I don’t mind the addition of new teams. As long as they provide a healthy local appetite.

Not too sure how the PNG experiment will go but I can imagine most teams won’t want to play over there. Maybe a PNG team could base itself here?

With crowds – you won’t always fill out capacity. However, all clubs should at least get a quality stadium to play at. An improved spectator experience will absolutely generate more fans.

Locally a PNG team will have massive support. IDK how the PNG team would go with the security arrangements, it will be a focus of the bid. But if they get that right and their junior development it will be a boon for Rugby League.

And very sensible of the Federal government to support the PNG bid to develop “soft power” in the Pacific region. One of the dumbest things that Tony Abbott did (and there were many) was killing Radio Australia which fed Australian news and views into the Pacific only for China to seek to fill the void.

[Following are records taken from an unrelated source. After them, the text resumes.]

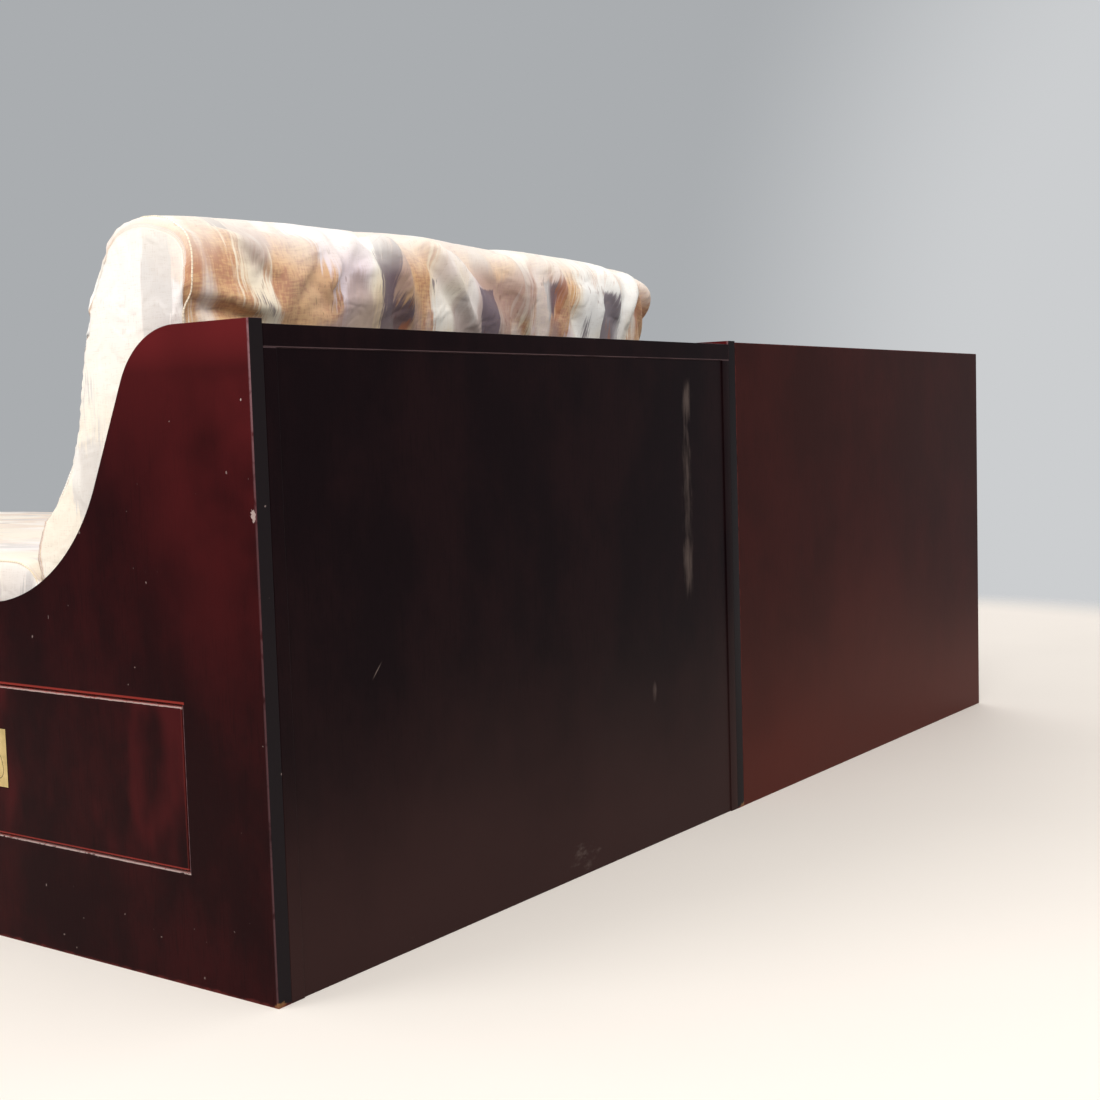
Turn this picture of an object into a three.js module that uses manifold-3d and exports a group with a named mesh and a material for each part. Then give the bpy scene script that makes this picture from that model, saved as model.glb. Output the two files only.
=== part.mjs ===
// A single bed in red-brown stained wood. Its two long sides sweep up in an S curve to a boxed headboard, and the
// near side holds two flush drawers with brass flap handles. A bedside chest as wide as the bed stands in line with
// the headboard. A foam mattress lies on slats, and a thick loose back cushion leans on the headboard.
// Units are millimetres. X runs across the bed from the drawer side to the chest, Y from head to foot, and Z up.
import * as THREE from "three";
import { mergeVertices } from "three/addons/utils/BufferGeometryUtils.js";
import Module from "manifold-3d";

// Overall sizes
const BED_WIDTH = 1050;
const BED_LENGTH = 2135;
const SIDE_HEIGHT = 750;
const BOARD = 20;
const GAP = 0.3;

// The S curve of the two side panels, from the head end
const FLAT_TOP = 118;
const UPPER_RADIUS = 103;
const LOWER_RADIUS = 250;
const CURVE_SLOPE = THREE.MathUtils.degToRad(65);
const LOW_HEIGHT = 427;
const ARC_STEPS = 20;
const SAME_POINT = 0.001;

// Headboard box and foot panel
const CAP_DROP = 5.5;
const CAP_THICKNESS = 25;
const HEAD_DEPTH = 110;
const STILE_WIDTH = 20;
const BACK_RECESS = 2;
const THIN_BOARD = 12;

// Slats and what carries them
const LEDGER_DEPTH = 28;
const LEDGER_HEIGHT = 20;
const LEDGER_ABOVE_DRAWER = 5;
const SLAT_COUNT = 11;
const SLAT_WIDTH = 90;
const SLAT_THICKNESS = 15;
const SLAT_END_MARGIN = 45;

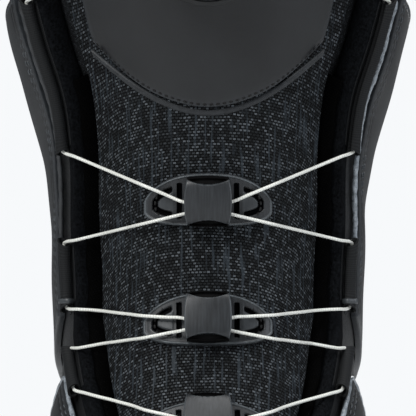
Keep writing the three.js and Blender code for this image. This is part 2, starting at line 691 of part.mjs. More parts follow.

What a load of absolute nonsense.

Firstly crowds are up in the NRL:
“The NRL is on track to break its crowd attendance record for the second consecutive season as fans flock to the football ahead of the finals.” See SMH August 31.

Viewership ratings on Nine and Kayo are also up (do a quick Google search to find numerous articles discussing the figures).

As for this ” Pundits could see a Penrith v Melbourne grand final coming as early as May”…oh please, the Roosters were one of the red hot favourites early in the season, everyone also assumed the Broncos would finish what they started in 2023 when they were literally 10 minutes from the title.

“No team that finished between fourth and eighth has won the premiership in the 27-year history of the NRL.” You do get that’s by design right? The top 8 keeps fans engaged for longer into the season and the top four ensures that the best teams have the best chance of making it through. Eventually, some team will win it from 5th-8th and it will be glorious for that club and their fans.

As for Penrith dominating that will end one day too. That’s part of the fun.

PS. A 50 pt scoreline in rugby league doesn’t mean it wasn’t an entertaining game, neither does the low score.